Nick Sherman - Dec 11, 2017

Preparing for the demo today. All the electroic boards were mounted to the structure! NICE! The paper on the scoller was still not completely in tension, but we found out that this can be easily fixed by attaching a rubber band to the following scroller. After attaching the correctly sized scroll, we were able to see the whole system operate together at the same time! WOW

Yichen Jiang - Dec 12, 2017

Improving from sprint 3’s mishap with tape, our scroll music sheets are taped from the back away from the sensors. Sprint 3 showed how tape facing the sensors could force all solenoids to be pressed down causing potential issues in the song and the solenoids themselves. The scoll music has been redesigned to properly align with the sensors.

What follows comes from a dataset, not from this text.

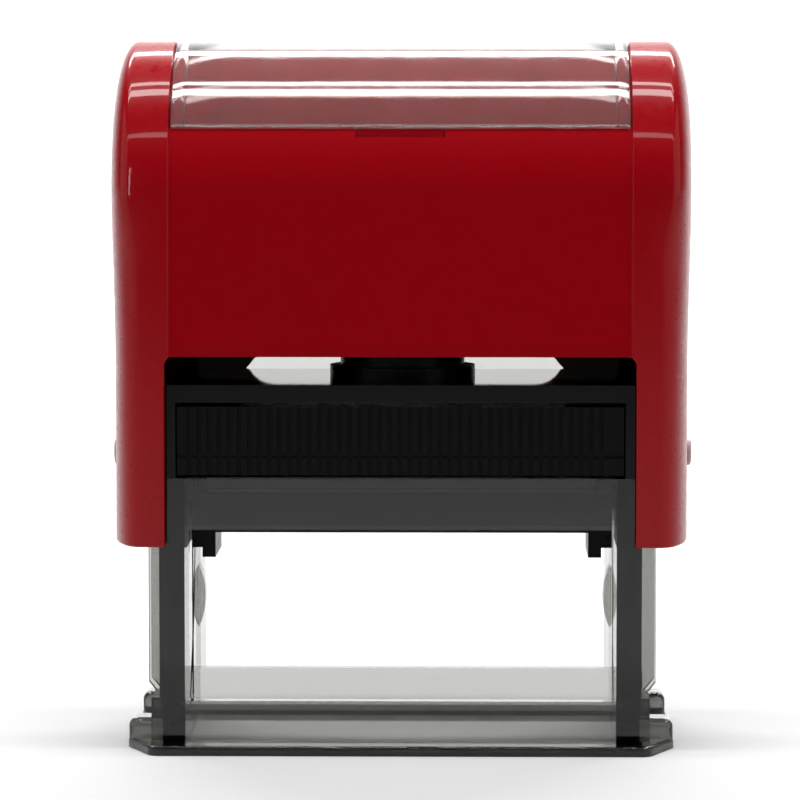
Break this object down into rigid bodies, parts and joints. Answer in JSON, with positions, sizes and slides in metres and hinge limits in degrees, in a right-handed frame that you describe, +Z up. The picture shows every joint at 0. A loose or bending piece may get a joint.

Raymundo Camacho - Dec 12, 2017

The sensors are calibrated to properly detect the difference between the black lines representing the notes and the white of the page representing no note to be played. We believe to have the correct music scroll currently. For future music scrolls, the sensors must be calibrated properly for the new music sheets. The scoll music has been redesigned to properly align with the sensors.

Raymundo Camacho - Dec 12, 2017

The solenoids appear to be working more reliably. We do not test the solenoids for long as to not to overheat and ruin the solenoids. Now we are focus on having the solenoids hitting the keys.

Raymundo Camacho - Dec 13, 2017

Kian designed a new sensor mount allowing for better sensor detection. Chris and Yichen have worked with the new mount and agree in the improvement of the sensor detection making it harder to disrupt the sensors from outside sources.

Raymundo Camacho - Dec 13, 2017

DEMO day was so great! Our project actually worked nicely during the demo. One problem that we spotted was that both the solenoids and the stepper motor got overheated after running for above 10 minutes consistantly. We need to be more careful with that in our EXPO demo to make sure we won't burn anything.